Dream Girl by Laura Lippman

Tags:  crime-fiction, mystery,

In Laura Lippman’s Dream Girl, sixty-one-year-old author Gerry Andersen has an accident that leaves him bedridden and heavily sedated for three months. Andersen’s young assistant, Victoria, goes on double duty as both secretary and nurse. In the evening a new woman, Aileen, enters the writer’s Baltimore penthouse as night nurse.

Andersen, a successful author of literary fiction, is best known for his novel Dream Girl, which has brought him wealth, fame, and a number of awards. Since its publication, there has been immense speculation about who inspired the book’s main character, Aubrey. Gerry’s friends and readers believe he neither sees nor hears “ordinary” women. He’s only capable of perceiving women as objects of desire. So how could he have gotten this one woman, Aubrey, so right on the page? How could he have seen so deeply into her inner world?

Dream Girl by Laura Lippman

He couldn’t have. Either she was a real person, or someone else created this vivid character from scratch and Andersen stole her.

In bed, injured, with no connection to the world except his cell phone, Gerry receives disturbing calls from someone who claims to know his secrets. Some of the calls seem to be from Aubrey herself, a woman who he insists does not exist. His ex-girlfriend, Margot, a gold-digger, extortionist and unashamed hanger-on, seems to be the prime suspect. But the calls continue even after her murder.

As Gerry–immobilized, isolated, and dependent–obsesses over the identity of his tormentor, he recognizes that he’s become the most unreliable of narrators. His mind is addled by opioid pain meds and sleeping pills, while his isolation leaves him at the mercy of two nurses he trusts less and less.

In the afterword, Lippman said she wanted to create a claustrophobic novel, a story of shut-in reality, and she did. Dream Girl is claustrophobic both physically and intellectually. Physically, all of the action takes place in a single room, in a single bed, from which the protagonist cannot move. Intellectually, the story takes place within a tradition of bedridden protagonists that includes Paul Sheldon in Stephen King’s Misery, Alan Grant from Josephine Tey’s The Daughter of Time, and Jeff Jeffries from Hitchcock’s Rear Window.

Lippman directly references the first two several times in the story, though she doesn’t mention the third. In the first case, Misery, an author is tormented by an obsessive fan who doesn’t want him to get rid of a beloved character. In the second, a detective is trying to solve a centuries-old crime, based on evidence he collects–through an assistant–from primary and secondary sources.

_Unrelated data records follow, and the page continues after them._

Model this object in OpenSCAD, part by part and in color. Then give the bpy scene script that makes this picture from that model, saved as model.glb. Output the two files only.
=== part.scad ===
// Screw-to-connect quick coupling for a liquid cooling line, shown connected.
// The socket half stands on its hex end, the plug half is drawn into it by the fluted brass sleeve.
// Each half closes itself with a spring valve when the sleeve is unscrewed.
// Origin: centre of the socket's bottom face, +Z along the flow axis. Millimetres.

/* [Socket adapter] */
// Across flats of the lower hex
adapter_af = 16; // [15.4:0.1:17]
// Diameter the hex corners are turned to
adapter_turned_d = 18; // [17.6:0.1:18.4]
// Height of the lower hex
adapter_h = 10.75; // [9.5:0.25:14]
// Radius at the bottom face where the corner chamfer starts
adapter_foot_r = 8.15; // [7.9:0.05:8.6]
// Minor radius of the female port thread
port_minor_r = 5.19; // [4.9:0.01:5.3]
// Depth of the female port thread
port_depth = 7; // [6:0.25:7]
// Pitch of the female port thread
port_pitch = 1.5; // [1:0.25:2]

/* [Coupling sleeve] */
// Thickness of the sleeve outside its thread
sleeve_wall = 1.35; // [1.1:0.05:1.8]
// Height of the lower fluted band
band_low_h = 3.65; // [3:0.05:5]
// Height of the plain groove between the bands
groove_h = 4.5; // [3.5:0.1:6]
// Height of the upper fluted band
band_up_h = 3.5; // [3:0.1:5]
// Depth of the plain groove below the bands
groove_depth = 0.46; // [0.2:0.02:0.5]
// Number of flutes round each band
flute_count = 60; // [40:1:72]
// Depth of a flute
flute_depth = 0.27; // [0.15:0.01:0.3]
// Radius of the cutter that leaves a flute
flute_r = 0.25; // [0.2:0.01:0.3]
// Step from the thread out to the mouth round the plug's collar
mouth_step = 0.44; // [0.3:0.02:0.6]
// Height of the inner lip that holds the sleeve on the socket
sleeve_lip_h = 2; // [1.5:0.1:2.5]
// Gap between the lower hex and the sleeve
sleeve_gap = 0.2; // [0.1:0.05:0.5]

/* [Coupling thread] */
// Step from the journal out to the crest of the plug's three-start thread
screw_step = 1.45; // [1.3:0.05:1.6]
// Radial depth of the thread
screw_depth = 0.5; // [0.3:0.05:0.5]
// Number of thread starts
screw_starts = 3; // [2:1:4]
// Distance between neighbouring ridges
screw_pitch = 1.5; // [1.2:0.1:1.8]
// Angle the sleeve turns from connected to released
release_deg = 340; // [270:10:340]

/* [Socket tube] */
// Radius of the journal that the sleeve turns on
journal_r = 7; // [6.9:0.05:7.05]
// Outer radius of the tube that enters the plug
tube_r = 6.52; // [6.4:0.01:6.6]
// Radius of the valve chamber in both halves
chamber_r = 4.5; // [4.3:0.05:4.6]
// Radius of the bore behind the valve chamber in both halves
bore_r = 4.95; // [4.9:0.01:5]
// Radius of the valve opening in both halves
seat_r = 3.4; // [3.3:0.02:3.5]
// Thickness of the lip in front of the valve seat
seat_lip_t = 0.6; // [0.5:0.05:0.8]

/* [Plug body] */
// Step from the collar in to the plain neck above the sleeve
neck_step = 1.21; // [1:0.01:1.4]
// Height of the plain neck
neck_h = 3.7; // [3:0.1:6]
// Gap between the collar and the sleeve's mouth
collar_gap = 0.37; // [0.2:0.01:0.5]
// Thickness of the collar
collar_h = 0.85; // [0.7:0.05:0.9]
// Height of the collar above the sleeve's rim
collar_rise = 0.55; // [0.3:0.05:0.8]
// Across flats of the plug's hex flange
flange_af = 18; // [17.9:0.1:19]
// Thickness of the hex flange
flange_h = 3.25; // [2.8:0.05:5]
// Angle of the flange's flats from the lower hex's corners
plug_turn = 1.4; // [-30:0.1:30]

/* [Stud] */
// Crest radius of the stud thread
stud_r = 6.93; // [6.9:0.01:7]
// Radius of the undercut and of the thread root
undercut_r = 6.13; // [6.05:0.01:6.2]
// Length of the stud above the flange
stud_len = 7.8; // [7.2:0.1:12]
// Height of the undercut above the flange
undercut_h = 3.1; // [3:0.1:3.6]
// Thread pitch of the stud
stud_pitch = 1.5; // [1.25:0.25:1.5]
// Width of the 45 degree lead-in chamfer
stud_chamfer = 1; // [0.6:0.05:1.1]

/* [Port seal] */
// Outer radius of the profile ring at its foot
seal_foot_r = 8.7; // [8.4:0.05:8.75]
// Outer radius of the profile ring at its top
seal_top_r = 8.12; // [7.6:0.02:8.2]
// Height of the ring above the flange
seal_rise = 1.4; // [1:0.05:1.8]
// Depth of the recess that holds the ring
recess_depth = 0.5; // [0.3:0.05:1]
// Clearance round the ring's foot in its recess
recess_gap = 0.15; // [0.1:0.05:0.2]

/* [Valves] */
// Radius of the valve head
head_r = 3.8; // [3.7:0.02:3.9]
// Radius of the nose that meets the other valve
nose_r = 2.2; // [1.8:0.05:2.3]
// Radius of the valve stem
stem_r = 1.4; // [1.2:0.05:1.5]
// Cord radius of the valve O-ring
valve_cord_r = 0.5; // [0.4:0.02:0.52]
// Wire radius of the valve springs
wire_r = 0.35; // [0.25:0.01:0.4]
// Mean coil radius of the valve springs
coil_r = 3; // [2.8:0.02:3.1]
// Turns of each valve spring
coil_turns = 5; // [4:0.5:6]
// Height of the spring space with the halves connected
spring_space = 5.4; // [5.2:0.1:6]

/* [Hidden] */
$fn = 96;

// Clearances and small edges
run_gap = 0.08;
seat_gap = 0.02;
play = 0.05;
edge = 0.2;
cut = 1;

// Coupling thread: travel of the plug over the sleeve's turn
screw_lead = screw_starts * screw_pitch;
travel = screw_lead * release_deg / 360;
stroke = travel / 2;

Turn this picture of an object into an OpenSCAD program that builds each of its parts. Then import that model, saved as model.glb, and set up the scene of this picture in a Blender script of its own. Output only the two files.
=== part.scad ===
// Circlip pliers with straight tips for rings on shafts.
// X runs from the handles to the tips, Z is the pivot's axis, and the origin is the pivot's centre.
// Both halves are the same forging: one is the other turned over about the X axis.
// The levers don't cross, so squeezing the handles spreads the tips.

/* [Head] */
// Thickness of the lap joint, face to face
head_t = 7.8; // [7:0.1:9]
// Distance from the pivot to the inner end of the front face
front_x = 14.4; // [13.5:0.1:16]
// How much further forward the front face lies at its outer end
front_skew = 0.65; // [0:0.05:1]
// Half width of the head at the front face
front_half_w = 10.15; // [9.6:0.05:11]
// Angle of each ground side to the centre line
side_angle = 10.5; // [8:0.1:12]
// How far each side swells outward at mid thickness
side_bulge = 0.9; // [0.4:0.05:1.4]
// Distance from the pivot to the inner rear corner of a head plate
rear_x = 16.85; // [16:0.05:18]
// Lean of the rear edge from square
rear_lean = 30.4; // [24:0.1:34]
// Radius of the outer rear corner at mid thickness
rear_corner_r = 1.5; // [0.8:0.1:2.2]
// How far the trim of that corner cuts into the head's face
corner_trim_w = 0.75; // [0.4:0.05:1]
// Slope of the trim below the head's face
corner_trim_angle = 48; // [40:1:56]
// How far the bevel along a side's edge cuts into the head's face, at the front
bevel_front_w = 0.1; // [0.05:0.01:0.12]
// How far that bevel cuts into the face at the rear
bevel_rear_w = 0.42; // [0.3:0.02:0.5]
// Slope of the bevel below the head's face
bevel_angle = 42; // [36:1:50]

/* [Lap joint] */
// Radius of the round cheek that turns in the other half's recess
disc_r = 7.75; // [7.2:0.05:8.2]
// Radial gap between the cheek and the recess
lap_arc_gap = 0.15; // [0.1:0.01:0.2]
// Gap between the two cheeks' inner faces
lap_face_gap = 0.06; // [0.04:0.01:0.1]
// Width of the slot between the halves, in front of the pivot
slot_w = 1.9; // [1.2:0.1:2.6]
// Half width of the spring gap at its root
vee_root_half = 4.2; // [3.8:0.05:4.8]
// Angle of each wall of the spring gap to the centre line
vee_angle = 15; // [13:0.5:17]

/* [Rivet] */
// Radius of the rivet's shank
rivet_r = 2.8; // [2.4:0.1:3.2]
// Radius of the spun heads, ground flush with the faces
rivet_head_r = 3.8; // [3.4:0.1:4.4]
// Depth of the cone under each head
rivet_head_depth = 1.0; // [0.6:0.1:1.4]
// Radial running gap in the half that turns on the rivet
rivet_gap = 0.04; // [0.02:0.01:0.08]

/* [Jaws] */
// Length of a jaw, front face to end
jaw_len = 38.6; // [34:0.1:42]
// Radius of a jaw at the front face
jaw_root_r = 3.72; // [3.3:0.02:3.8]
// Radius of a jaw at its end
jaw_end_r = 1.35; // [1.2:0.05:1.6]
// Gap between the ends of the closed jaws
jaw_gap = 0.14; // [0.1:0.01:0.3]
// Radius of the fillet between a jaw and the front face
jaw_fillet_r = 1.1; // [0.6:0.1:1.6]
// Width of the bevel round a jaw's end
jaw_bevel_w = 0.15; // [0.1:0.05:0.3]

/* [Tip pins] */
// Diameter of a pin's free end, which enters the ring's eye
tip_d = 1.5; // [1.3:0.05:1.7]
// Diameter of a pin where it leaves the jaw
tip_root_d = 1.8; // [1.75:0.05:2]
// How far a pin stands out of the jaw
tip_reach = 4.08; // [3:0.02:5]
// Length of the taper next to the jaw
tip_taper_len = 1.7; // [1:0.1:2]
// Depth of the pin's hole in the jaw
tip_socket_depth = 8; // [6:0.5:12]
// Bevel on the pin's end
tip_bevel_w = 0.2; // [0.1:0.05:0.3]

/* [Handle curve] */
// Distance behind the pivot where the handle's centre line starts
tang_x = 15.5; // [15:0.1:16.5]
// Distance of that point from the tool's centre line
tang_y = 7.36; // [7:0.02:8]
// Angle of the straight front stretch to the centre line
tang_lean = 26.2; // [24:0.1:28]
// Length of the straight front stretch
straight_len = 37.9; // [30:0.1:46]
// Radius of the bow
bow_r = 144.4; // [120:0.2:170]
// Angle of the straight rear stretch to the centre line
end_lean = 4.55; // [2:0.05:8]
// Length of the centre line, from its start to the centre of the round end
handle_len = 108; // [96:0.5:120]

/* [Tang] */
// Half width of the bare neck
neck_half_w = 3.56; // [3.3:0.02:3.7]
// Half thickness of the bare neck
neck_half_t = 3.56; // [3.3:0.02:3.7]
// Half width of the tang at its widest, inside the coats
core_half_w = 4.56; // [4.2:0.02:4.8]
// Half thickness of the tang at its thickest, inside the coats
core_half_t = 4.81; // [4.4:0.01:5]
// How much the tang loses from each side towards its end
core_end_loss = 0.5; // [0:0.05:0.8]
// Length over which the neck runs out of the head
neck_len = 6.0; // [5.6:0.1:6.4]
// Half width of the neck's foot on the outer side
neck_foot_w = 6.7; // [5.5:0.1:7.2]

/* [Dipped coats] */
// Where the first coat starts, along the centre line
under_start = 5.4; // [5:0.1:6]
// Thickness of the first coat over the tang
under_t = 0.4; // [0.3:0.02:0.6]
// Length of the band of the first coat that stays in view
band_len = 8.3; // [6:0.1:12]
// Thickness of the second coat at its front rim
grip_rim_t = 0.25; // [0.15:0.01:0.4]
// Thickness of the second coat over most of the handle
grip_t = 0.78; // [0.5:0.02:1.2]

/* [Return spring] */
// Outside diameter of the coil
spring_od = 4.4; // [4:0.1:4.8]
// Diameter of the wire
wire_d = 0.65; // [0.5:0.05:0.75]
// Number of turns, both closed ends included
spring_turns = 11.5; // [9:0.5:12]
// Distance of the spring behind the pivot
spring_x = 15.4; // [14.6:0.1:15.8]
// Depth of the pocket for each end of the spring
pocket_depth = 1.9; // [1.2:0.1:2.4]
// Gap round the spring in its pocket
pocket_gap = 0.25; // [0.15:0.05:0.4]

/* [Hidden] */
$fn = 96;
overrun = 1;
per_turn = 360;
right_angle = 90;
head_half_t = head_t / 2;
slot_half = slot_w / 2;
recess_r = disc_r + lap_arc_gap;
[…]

In the third, a man tries to make sense of a crime he thinks he has perceived while immobilized and possibly dreaming.

The plot of Dream Girls has many layers. Is someone trying to extort Gerry Andersen? If so, who? Did someone actually murder Margot? If so, who? Who is calling Gerry in the middle of the night? Where did Victoria go? Who is Aileen, really? And how do the alternating past-tense chapters, the ones that delve into Gerry’s childhood and three failed marriages, relate to the present-tense plot?

If those questions pique your interest, you’ll enjoy this book. Lippman writes for the engaged reader, not the lazy one, and if your mind likes the work of fitting together disparate pieces, you’ll like this book.

As for me–and I hate to say this–I found the thickly layered plot devices too contrived. Lippman is a brilliant crime writer, up there with Margaret Millar and Dorothy B. Hughes. (And forgive me for comparing her to only women, but those two were exceptional by any measure.) In Sunburn, she proved she doesn’t need to resort to narrative trickery. She can tell a story straight and have it hit home.

This isn’t my favorite of Lippman’s works, but it’s engaging and it has its high points. She’s immensely talented, and I look forward to her next work.